This post is part of a ten-part series drawing from the Arts and Faith Top 100 Films. You can read the introduction the series here, along with the schedule of films to be featured.
We are three films into our series, and for me, this one was the toughest film yet. While most or all of the films included in this series requires a certain slowing down from the frenetic pace of postmodern culture and a cultivating of contemplation, Philip Gröning’s documentary film, Into Great Silence, requires an extra order of inner stilling from the viewer.
In this film, Gröning takes us inside the Grande Chartreuse monastery in the French Alps to see the daily lives of the members of the reclusive Carthusian Order, which dates back to the 11th century. This is a film without plot, without development of characters (the individual isn’t that important in the monastery), and without verbal explanation of what we are seeing. We are left to deduce what we can from the almost unrelenting silence and the gorgeous imagery. And gorgeous it is. From the majesty of the French Alps which surround the monastery to the still life-like imagery of a sliced apple, a lit candle, or a chorus of falling snowflakes to the portraits of each monk in intimate close-up, this film is like one long, kinetic painting. Even the color tones of the monastery resemble a canvas. The visuals are broken up with chant and with bare quotations displayed on black screen. Chief among these quotations (because they are used multiple times throughout the film) are these: “O Lord, you have seduced me, and I was seduced” and “Anyone who does not give up all he has cannot be my disciple.” And bookending the entire film is 1 Kings 19:11-13 in which we find that God is not in the earthquake or the wind or the fire … but in the silence.
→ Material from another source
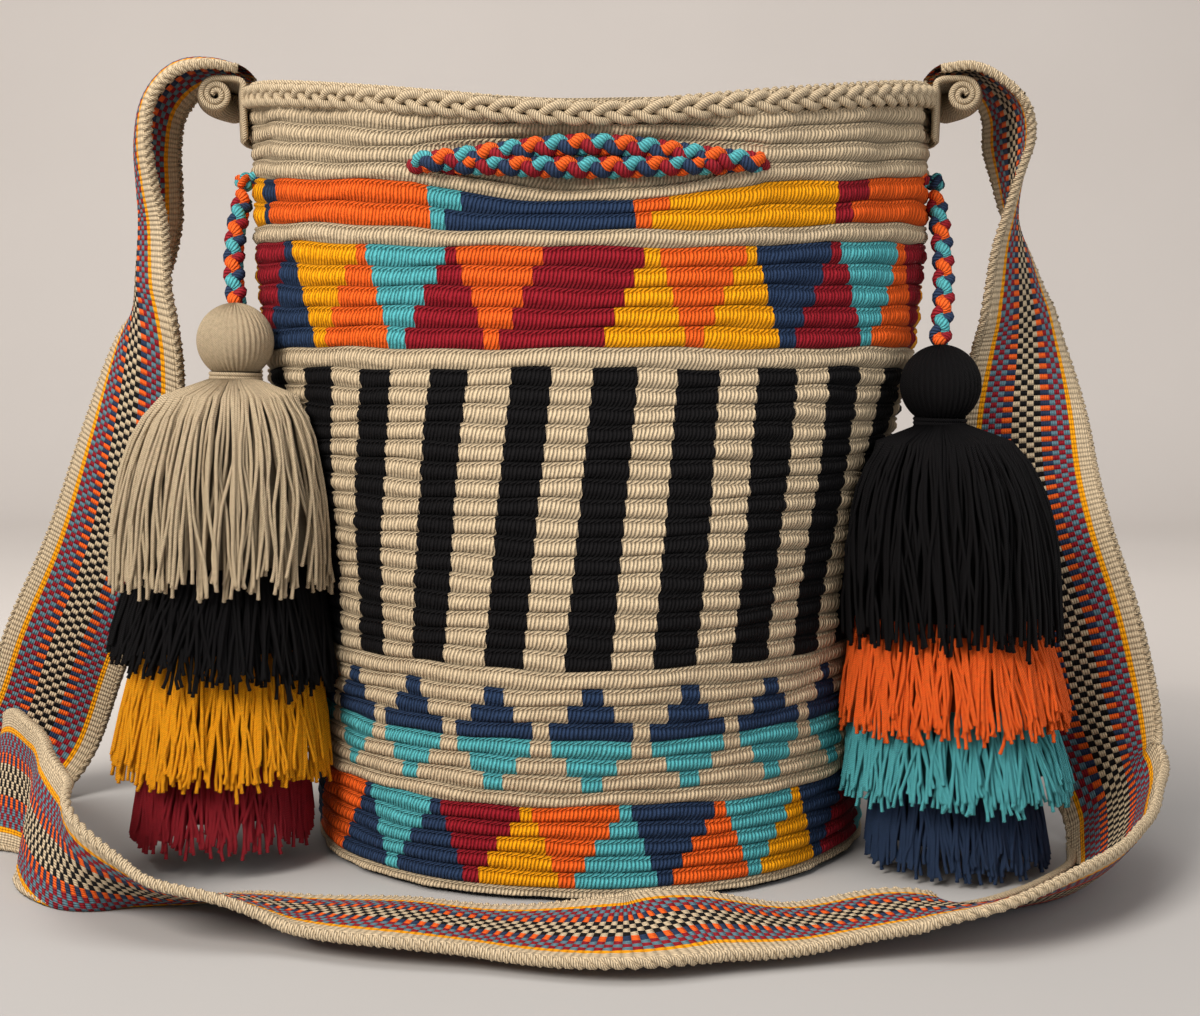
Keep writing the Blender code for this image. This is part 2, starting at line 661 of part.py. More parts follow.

I watched this film, almost three hours long, in two segments. I struggled much more through the first segment than through the second. In between, I read up a bit on the Carthusian Order. Understanding more about this community and why they do what they do helped me appreciate the second half of the film more. The Carthusian Order’s website explained to me why they live in solitude and spend most of their day praying, studying, and worshiping:
The Carthusians consecrate their lives entirely to prayer and seeking God in the secret of their hearts. They intercede for the Church and for the salvation of the whole world.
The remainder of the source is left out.